Return, word for word, the lines from the line holding "Continue the build123d" through the line holding "np.int32, 2).reshape(-1, 2)". Include both end lines and no others.

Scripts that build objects
>> BEGIN

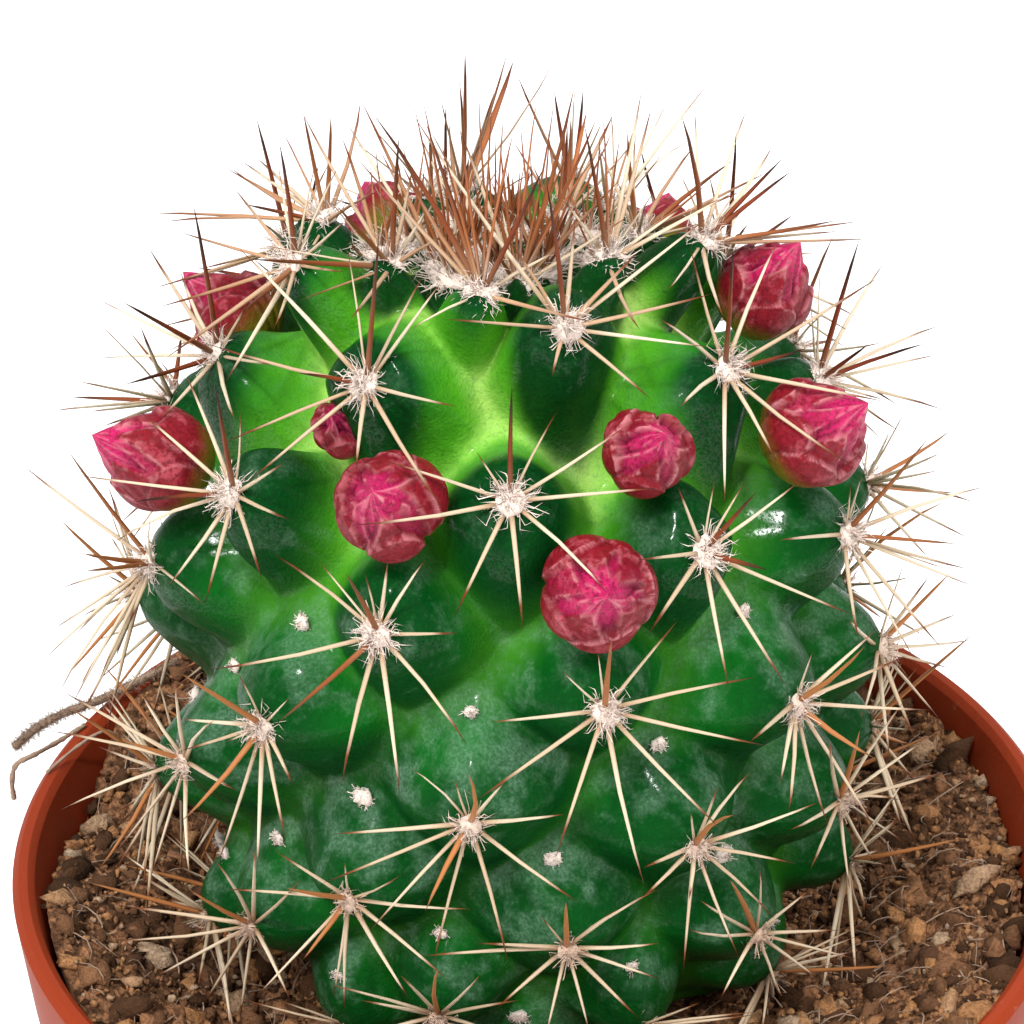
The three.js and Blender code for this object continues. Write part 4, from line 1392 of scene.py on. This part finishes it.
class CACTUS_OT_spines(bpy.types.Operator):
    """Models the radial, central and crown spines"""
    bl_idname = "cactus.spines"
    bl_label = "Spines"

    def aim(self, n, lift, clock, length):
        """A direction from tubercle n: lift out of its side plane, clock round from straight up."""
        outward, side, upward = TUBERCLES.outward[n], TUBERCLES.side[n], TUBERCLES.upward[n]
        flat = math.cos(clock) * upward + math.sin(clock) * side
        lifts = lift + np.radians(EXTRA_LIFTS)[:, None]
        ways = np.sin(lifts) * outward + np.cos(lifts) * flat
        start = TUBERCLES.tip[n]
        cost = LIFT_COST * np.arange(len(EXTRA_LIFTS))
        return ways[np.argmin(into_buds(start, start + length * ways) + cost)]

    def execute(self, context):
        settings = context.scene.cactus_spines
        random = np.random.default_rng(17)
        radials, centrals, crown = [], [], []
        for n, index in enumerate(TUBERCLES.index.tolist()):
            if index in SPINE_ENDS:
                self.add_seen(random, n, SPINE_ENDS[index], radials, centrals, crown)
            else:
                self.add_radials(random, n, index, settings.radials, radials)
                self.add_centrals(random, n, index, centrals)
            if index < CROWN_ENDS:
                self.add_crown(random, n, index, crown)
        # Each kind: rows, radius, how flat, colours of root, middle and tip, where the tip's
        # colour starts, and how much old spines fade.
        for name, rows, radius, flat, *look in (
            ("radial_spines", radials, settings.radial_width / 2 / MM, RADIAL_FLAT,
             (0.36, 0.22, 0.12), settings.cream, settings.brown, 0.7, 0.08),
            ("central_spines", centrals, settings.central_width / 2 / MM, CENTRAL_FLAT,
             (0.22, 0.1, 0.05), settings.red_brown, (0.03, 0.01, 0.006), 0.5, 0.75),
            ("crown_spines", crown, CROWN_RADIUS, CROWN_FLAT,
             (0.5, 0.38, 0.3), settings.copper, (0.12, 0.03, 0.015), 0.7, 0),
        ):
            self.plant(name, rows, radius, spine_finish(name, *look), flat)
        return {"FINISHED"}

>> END
>> BEGIN

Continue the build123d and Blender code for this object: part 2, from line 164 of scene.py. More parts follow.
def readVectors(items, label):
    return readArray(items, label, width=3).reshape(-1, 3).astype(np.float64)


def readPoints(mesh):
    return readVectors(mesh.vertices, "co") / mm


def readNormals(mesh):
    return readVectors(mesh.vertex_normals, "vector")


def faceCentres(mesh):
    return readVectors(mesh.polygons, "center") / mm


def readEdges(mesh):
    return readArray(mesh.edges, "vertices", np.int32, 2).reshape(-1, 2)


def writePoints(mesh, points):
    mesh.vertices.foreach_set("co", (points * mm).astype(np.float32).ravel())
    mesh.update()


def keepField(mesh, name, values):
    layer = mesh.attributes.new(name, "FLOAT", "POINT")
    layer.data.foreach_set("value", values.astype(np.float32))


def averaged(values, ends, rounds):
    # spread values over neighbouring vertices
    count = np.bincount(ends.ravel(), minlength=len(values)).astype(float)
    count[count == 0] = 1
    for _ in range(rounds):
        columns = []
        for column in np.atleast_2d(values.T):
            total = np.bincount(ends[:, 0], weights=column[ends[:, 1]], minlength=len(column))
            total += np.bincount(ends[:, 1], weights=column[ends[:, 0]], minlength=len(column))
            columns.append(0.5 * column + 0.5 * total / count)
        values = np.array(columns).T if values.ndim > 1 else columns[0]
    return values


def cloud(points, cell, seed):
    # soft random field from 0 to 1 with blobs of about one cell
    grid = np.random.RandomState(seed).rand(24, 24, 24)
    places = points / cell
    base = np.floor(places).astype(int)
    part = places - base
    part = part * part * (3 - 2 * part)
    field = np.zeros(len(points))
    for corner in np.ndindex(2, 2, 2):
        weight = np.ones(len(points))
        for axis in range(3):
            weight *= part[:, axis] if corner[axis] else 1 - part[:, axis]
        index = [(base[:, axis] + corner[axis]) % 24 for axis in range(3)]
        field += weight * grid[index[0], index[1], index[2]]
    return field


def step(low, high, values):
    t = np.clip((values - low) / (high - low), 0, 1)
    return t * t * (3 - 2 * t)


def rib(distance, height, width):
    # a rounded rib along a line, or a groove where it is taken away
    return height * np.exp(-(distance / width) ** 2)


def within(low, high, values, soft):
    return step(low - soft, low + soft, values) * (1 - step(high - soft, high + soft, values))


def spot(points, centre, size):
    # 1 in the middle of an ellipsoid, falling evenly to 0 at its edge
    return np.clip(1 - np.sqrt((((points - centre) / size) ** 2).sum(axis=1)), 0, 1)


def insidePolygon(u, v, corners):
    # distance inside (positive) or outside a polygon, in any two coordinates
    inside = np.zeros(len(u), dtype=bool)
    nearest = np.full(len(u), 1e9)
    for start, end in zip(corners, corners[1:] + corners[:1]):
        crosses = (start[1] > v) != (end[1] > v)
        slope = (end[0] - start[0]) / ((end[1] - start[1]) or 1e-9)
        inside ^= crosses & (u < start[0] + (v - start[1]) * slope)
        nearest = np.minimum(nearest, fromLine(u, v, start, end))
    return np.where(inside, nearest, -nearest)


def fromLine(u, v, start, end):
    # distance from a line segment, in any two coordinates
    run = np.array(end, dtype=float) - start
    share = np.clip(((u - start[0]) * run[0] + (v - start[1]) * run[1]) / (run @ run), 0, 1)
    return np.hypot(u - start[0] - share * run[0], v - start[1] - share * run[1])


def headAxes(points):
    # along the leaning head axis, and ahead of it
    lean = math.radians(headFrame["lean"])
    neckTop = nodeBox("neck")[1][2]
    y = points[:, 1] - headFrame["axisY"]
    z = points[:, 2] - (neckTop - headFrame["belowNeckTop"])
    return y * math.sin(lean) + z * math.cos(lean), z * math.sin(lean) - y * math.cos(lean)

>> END

▶ **Response**
Continue the build123d and Blender code for this object: part 2, from line 164 of scene.py. More parts follow.
def readVectors(items, label):
    return readArray(items, label, width=3).reshape(-1, 3).astype(np.float64)


def readPoints(mesh):
    return readVectors(mesh.vertices, "co") / mm


def readNormals(mesh):
    return readVectors(mesh.vertex_normals, "vector")


def faceCentres(mesh):
    return readVectors(mesh.polygons, "center") / mm


def readEdges(mesh):
    return readArray(mesh.edges, "vertices", np.int32, 2).reshape(-1, 2)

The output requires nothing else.